* Task directions:
Quote the whole listing verbatim.

* Data segment:
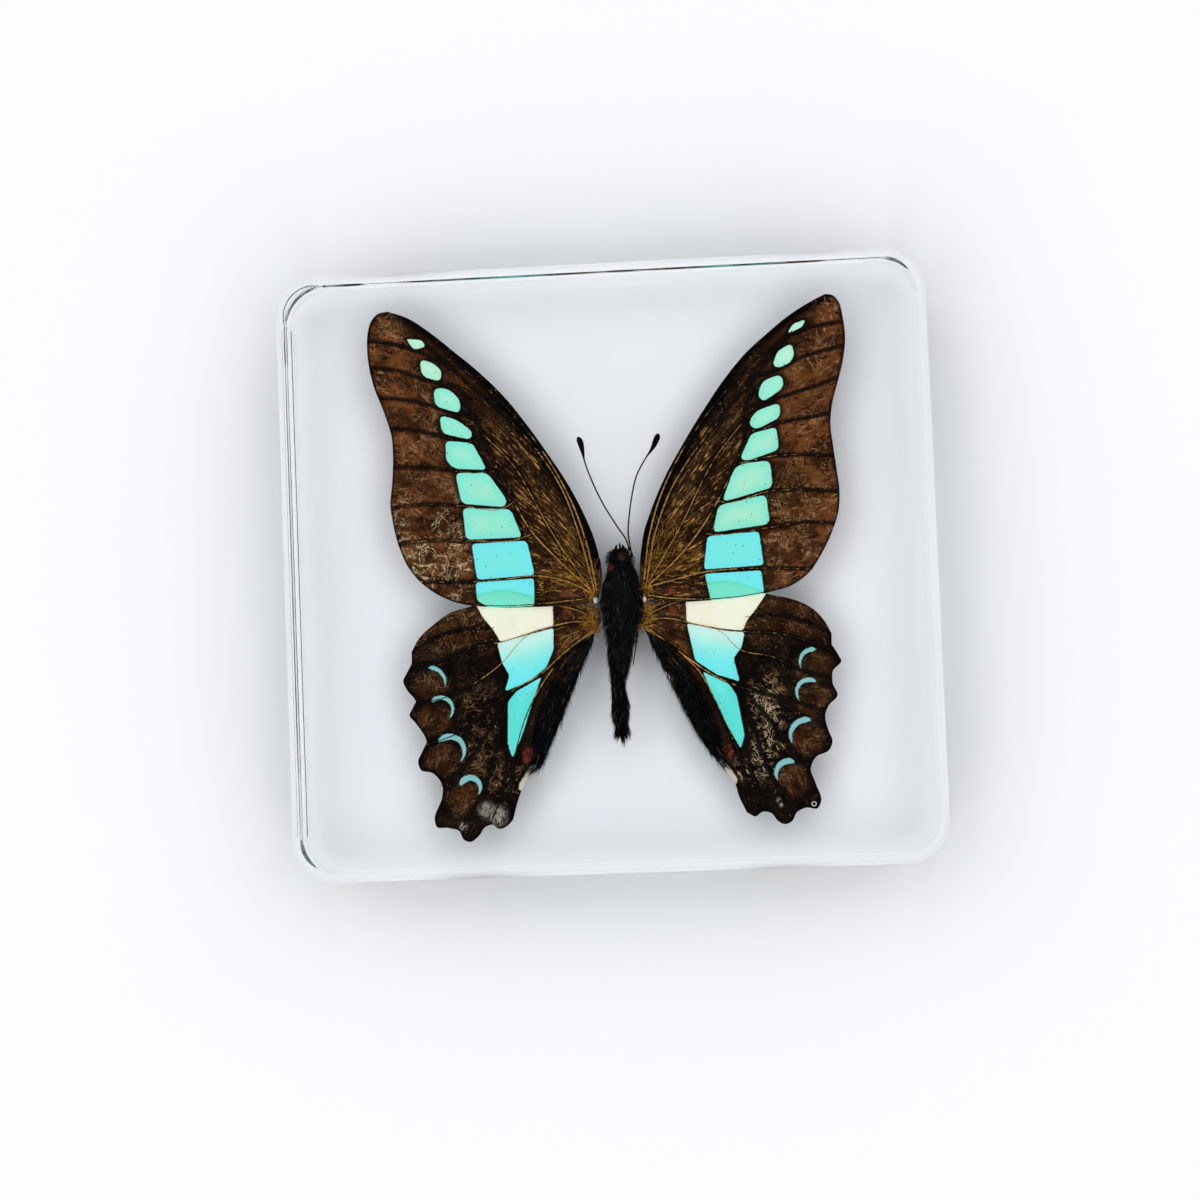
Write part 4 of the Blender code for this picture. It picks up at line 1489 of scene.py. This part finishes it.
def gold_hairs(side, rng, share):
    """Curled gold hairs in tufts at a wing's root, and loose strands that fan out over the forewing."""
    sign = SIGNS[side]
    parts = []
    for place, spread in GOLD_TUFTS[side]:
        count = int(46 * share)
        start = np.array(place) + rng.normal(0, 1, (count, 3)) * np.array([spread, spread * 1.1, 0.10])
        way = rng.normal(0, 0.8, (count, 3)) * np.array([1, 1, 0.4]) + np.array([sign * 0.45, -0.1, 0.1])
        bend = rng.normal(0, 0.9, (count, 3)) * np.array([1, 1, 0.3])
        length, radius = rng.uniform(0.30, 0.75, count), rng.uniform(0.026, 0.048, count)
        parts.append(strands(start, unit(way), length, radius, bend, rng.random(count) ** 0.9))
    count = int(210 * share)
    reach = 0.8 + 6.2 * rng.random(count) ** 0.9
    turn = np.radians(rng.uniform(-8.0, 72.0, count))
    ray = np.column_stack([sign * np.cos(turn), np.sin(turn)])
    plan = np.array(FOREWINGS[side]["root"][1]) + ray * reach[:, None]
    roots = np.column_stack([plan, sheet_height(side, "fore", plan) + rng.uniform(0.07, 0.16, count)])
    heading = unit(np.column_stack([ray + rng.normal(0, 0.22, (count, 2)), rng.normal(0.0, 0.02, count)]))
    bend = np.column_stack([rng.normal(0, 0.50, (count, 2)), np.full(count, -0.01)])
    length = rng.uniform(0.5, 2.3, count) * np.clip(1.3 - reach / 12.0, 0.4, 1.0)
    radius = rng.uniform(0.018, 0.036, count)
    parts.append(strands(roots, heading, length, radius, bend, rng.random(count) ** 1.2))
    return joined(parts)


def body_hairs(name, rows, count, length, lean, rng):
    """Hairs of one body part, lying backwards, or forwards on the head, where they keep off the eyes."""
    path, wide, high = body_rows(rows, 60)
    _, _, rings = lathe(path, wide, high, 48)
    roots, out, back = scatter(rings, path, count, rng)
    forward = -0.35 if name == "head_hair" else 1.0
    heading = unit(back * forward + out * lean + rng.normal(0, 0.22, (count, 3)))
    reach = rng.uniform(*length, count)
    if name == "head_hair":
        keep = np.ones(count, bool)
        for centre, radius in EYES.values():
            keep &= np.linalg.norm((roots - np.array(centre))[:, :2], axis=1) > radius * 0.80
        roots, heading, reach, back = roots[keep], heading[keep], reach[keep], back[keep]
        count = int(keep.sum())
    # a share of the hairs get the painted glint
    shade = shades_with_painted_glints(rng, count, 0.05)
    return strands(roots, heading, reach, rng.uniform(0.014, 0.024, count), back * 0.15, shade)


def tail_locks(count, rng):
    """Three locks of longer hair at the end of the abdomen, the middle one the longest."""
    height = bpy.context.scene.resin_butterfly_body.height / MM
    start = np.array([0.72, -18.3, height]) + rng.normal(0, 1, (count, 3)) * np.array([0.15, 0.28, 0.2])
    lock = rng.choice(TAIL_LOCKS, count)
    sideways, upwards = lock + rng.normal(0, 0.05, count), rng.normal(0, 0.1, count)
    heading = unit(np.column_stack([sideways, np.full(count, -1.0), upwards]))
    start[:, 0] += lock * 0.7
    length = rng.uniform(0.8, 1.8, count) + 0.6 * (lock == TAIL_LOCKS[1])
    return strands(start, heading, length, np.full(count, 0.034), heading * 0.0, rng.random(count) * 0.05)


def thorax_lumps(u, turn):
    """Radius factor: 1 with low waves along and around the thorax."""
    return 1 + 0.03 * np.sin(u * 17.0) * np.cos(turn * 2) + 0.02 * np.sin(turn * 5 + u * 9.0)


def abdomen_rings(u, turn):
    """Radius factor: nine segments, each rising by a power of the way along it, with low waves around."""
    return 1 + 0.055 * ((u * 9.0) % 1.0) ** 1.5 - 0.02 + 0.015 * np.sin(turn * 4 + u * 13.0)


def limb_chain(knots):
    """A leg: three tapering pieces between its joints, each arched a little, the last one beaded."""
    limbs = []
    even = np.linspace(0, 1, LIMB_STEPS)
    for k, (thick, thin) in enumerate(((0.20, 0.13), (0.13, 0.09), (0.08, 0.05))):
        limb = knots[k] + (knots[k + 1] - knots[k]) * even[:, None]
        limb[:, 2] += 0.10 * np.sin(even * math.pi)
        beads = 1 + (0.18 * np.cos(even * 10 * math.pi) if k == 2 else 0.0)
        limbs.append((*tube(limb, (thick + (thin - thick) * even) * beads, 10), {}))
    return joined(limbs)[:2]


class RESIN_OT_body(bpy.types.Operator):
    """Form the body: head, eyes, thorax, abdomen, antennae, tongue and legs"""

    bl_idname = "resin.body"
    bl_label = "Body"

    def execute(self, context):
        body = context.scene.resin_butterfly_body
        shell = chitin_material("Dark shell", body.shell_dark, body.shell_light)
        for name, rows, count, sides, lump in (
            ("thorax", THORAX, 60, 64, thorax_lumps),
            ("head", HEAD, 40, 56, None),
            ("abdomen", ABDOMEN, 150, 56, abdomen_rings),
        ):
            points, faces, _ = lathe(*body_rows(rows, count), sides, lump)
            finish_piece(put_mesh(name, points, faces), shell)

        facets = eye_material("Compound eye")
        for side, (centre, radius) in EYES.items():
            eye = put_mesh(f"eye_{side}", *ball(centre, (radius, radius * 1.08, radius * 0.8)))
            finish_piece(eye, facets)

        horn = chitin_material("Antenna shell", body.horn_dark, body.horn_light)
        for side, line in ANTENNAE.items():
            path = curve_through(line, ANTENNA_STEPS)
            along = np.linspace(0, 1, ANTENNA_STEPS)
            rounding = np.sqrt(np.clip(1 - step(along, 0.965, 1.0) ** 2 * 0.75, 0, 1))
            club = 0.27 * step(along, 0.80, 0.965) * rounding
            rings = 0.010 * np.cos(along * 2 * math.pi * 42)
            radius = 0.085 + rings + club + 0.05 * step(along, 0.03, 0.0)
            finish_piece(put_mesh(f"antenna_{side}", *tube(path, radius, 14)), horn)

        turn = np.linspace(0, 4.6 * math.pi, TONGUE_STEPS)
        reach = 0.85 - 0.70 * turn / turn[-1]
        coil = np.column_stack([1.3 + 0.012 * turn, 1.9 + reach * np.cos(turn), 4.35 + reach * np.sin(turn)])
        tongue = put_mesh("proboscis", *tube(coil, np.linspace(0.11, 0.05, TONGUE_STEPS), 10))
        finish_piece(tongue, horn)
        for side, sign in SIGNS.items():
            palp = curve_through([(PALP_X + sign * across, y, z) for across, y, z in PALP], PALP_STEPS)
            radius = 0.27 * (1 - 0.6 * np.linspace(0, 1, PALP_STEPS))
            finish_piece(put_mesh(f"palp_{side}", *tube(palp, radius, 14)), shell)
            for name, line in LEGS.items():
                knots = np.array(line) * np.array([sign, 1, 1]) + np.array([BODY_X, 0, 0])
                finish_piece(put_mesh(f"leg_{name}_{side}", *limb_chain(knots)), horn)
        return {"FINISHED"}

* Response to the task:
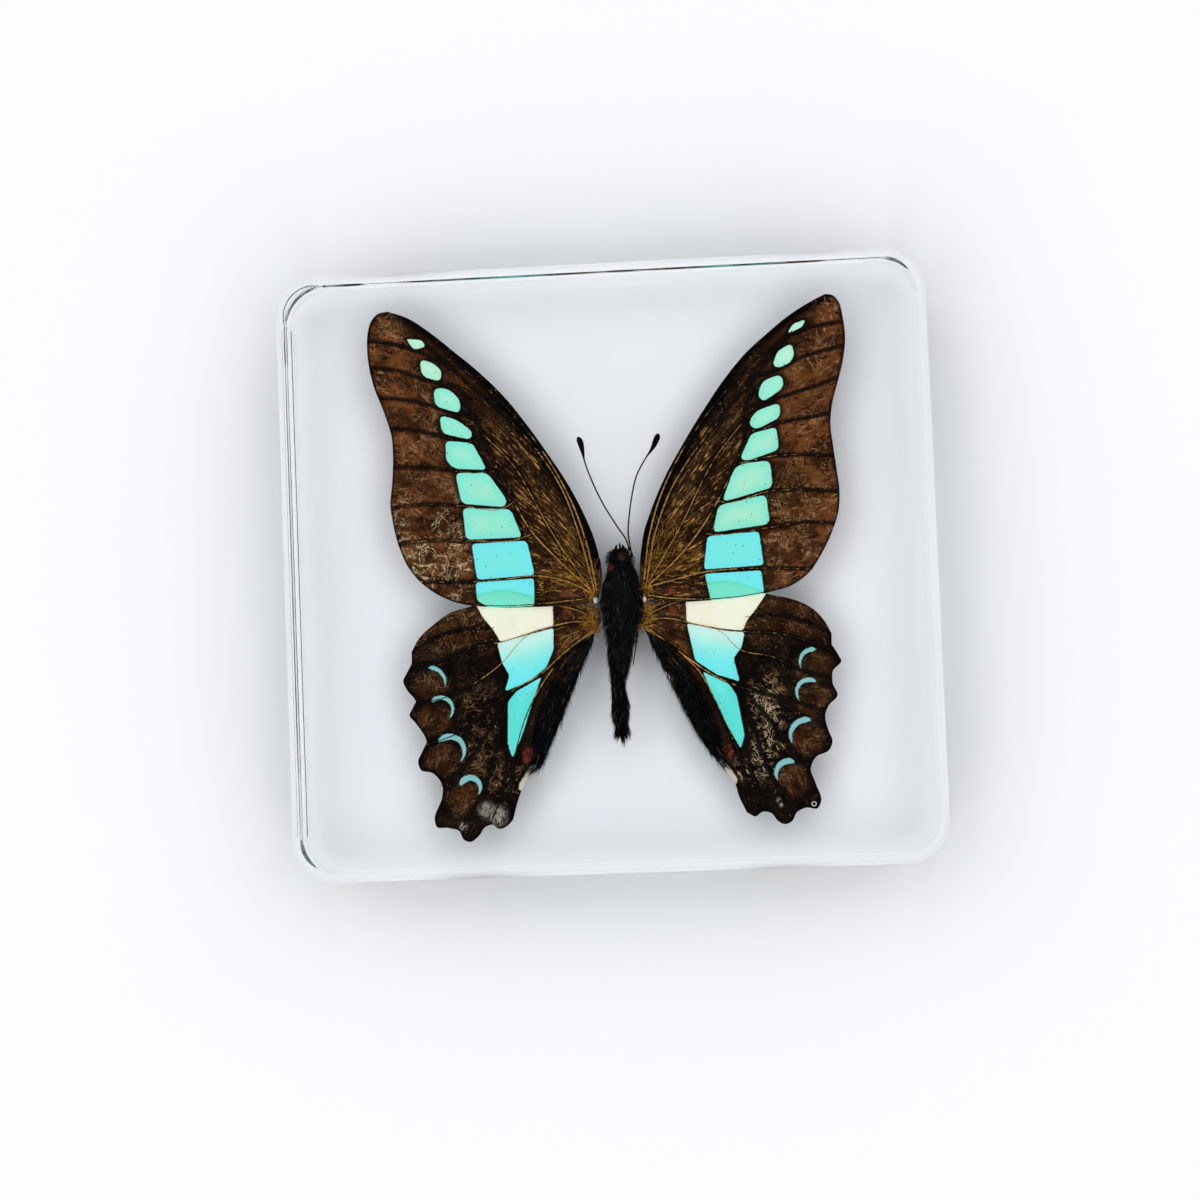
Write part 4 of the Blender code for this picture. It picks up at line 1489 of scene.py. This part finishes it.
def gold_hairs(side, rng, share):
    """Curled gold hairs in tufts at a wing's root, and loose strands that fan out over the forewing."""
    sign = SIGNS[side]
    parts = []
    for place, spread in GOLD_TUFTS[side]:
        count = int(46 * share)
        start = np.array(place) + rng.normal(0, 1, (count, 3)) * np.array([spread, spread * 1.1, 0.10])
        way = rng.normal(0, 0.8, (count, 3)) * np.array([1, 1, 0.4]) + np.array([sign * 0.45, -0.1, 0.1])
        bend = rng.normal(0, 0.9, (count, 3)) * np.array([1, 1, 0.3])
        length, radius = rng.uniform(0.30, 0.75, count), rng.uniform(0.026, 0.048, count)
        parts.append(strands(start, unit(way), length, radius, bend, rng.random(count) ** 0.9))
    count = int(210 * share)
    reach = 0.8 + 6.2 * rng.random(count) ** 0.9
    turn = np.radians(rng.uniform(-8.0, 72.0, count))
    ray = np.column_stack([sign * np.cos(turn), np.sin(turn)])
    plan = np.array(FOREWINGS[side]["root"][1]) + ray * reach[:, None]
    roots = np.column_stack([plan, sheet_height(side, "fore", plan) + rng.uniform(0.07, 0.16, count)])
    heading = unit(np.column_stack([ray + rng.normal(0, 0.22, (count, 2)), rng.normal(0.0, 0.02, count)]))
    bend = np.column_stack([rng.normal(0, 0.50, (count, 2)), np.full(count, -0.01)])
    length = rng.uniform(0.5, 2.3, count) * np.clip(1.3 - reach / 12.0, 0.4, 1.0)
    radius = rng.uniform(0.018, 0.036, count)
    parts.append(strands(roots, heading, length, radius, bend, rng.random(count) ** 1.2))
    return joined(parts)


def body_hairs(name, rows, count, length, lean, rng):
    """Hairs of one body part, lying backwards, or forwards on the head, where they keep off the eyes."""
    path, wide, high = body_rows(rows, 60)
    _, _, rings = lathe(path, wide, high, 48)
    roots, out, back = scatter(rings, path, count, rng)
    forward = -0.35 if name == "head_hair" else 1.0
    heading = unit(back * forward + out * lean + rng.normal(0, 0.22, (count, 3)))
    reach = rng.uniform(*length, count)
    if name == "head_hair":
        keep = np.ones(count, bool)
        for centre, radius in EYES.values():
            keep &= np.linalg.norm((roots - np.array(centre))[:, :2], axis=1) > radius * 0.80
        roots, heading, reach, back = roots[keep], heading[keep], reach[keep], back[keep]
        count = int(keep.sum())
    # a share of the hairs get the painted glint
    shade = shades_with_painted_glints(rng, count, 0.05)
    return strands(roots, heading, reach, rng.uniform(0.014, 0.024, count), back * 0.15, shade)


def tail_locks(count, rng):
    """Three locks of longer hair at the end of the abdomen, the middle one the longest."""
    height = bpy.context.scene.resin_butterfly_body.height / MM
    start = np.array([0.72, -18.3, height]) + rng.normal(0, 1, (count, 3)) * np.array([0.15, 0.28, 0.2])
    lock = rng.choice(TAIL_LOCKS, count)
    sideways, upwards = lock + rng.normal(0, 0.05, count), rng.normal(0, 0.1, count)
    heading = unit(np.column_stack([sideways, np.full(count, -1.0), upwards]))
    start[:, 0] += lock * 0.7
    length = rng.uniform(0.8, 1.8, count) + 0.6 * (lock == TAIL_LOCKS[1])
    return strands(start, heading, length, np.full(count, 0.034), heading * 0.0, rng.random(count) * 0.05)


def thorax_lumps(u, turn):
    """Radius factor: 1 with low waves along and around the thorax."""
    return 1 + 0.03 * np.sin(u * 17.0) * np.cos(turn * 2) + 0.02 * np.sin(turn * 5 + u * 9.0)


def abdomen_rings(u, turn):
    """Radius factor: nine segments, each rising by a power of the way along it, with low waves around."""
    return 1 + 0.055 * ((u * 9.0) % 1.0) ** 1.5 - 0.02 + 0.015 * np.sin(turn * 4 + u * 13.0)


def limb_chain(knots):
    """A leg: three tapering pieces between its joints, each arched a little, the last one beaded."""
    limbs = []
    even = np.linspace(0, 1, LIMB_STEPS)
    for k, (thick, thin) in enumerate(((0.20, 0.13), (0.13, 0.09), (0.08, 0.05))):
        limb = knots[k] + (knots[k + 1] - knots[k]) * even[:, None]
        limb[:, 2] += 0.10 * np.sin(even * math.pi)
        beads = 1 + (0.18 * np.cos(even * 10 * math.pi) if k == 2 else 0.0)
        limbs.append((*tube(limb, (thick + (thin - thick) * even) * beads, 10), {}))
    return joined(limbs)[:2]


class RESIN_OT_body(bpy.types.Operator):
    """Form the body: head, eyes, thorax, abdomen, antennae, tongue and legs"""

    bl_idname = "resin.body"
    bl_label = "Body"

    def execute(self, context):
        body = context.scene.resin_butterfly_body
        shell = chitin_material("Dark shell", body.shell_dark, body.shell_light)
        for name, rows, count, sides, lump in (
            ("thorax", THORAX, 60, 64, thorax_lumps),
            ("head", HEAD, 40, 56, None),
            ("abdomen", ABDOMEN, 150, 56, abdomen_rings),
        ):
            points, faces, _ = lathe(*body_rows(rows, count), sides, lump)
            finish_piece(put_mesh(name, points, faces), shell)

        facets = eye_material("Compound eye")
        for side, (centre, radius) in EYES.items():
            eye = put_mesh(f"eye_{side}", *ball(centre, (radius, radius * 1.08, radius * 0.8)))
            finish_piece(eye, facets)

        horn = chitin_material("Antenna shell", body.horn_dark, body.horn_light)
        for side, line in ANTENNAE.items():
            path = curve_through(line, ANTENNA_STEPS)
            along = np.linspace(0, 1, ANTENNA_STEPS)
            rounding = np.sqrt(np.clip(1 - step(along, 0.965, 1.0) ** 2 * 0.75, 0, 1))
            club = 0.27 * step(along, 0.80, 0.965) * rounding
            rings = 0.010 * np.cos(along * 2 * math.pi * 42)
            radius = 0.085 + rings + club + 0.05 * step(along, 0.03, 0.0)
            finish_piece(put_mesh(f"antenna_{side}", *tube(path, radius, 14)), horn)

        turn = np.linspace(0, 4.6 * math.pi, TONGUE_STEPS)
        reach = 0.85 - 0.70 * turn / turn[-1]
        coil = np.column_stack([1.3 + 0.012 * turn, 1.9 + reach * np.cos(turn), 4.35 + reach * np.sin(turn)])
        tongue = put_mesh("proboscis", *tube(coil, np.linspace(0.11, 0.05, TONGUE_STEPS), 10))
        finish_piece(tongue, horn)
        for side, sign in SIGNS.items():
            palp = curve_through([(PALP_X + sign * across, y, z) for across, y, z in PALP], PALP_STEPS)
            radius = 0.27 * (1 - 0.6 * np.linspace(0, 1, PALP_STEPS))
            finish_piece(put_mesh(f"palp_{side}", *tube(palp, radius, 14)), shell)
            for name, line in LEGS.items():
                knots = np.array(line) * np.array([sign, 1, 1]) + np.array([BODY_X, 0, 0])
                finish_piece(put_mesh(f"leg_{name}_{side}", *limb_chain(knots)), horn)
        return {"FINISHED"}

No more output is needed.